After a tsunami warning triggered by last week’s powerful 7.8 magnitude earthquake, the sirens that went off Thursday afternoon in Kodiak made some people understandably nervous.
Normally, the sirens sound-off every Wednesday afternoon for two minutes. But this Wednesday, they didn’t work properly. The problem? An upgrade to the Kodiak Police Department’s radio dispatch system.
Kodiak’s Police Chief Tim Putney says there was short notice for Thursday’s test, because it had to be done before the out-of-town technicians, who installed the new equipment, left Kodiak. Putney says radio frequencies activate the sirens.
“Wednesday at 2 o’clock during the normal test, they weren’t quite tuned up correctly to be able to talk to each other and relay the message to activate all the sirens,” Putney said.
Chief Putney says there are still more bugs in the system to shake down, all part of laying the groundwork for twenty new sirens, to be installed in a few weeks. Putney says Kodiak should expect some changes.

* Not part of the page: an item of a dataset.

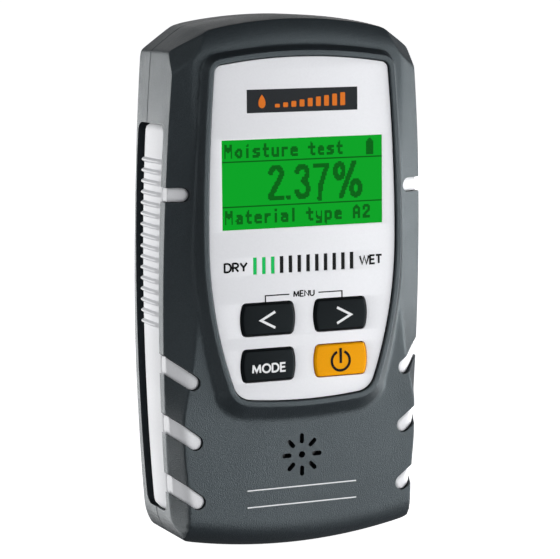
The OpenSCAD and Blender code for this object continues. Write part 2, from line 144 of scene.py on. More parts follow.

“They’re going to sound differently,” said Putney, who said people will have to get used to listening to different tones.
He says last week’s tsunami warning was a reminder of how important alert systems are. Although the old one worked during the warning, Putney believes it’s no longer reliable and has become increasingly “hit and miss.” He also says the system is hard to fix, because it’s run by an outdated DOS computer program from the 1980’s.
The police chief says the new digital technology will be easier to maintain. During tests, dispatchers will be able to tell if a siren has malfunctioned by looking at a computer screen. The new system can also be used to broadcast recorded messages during emergencies.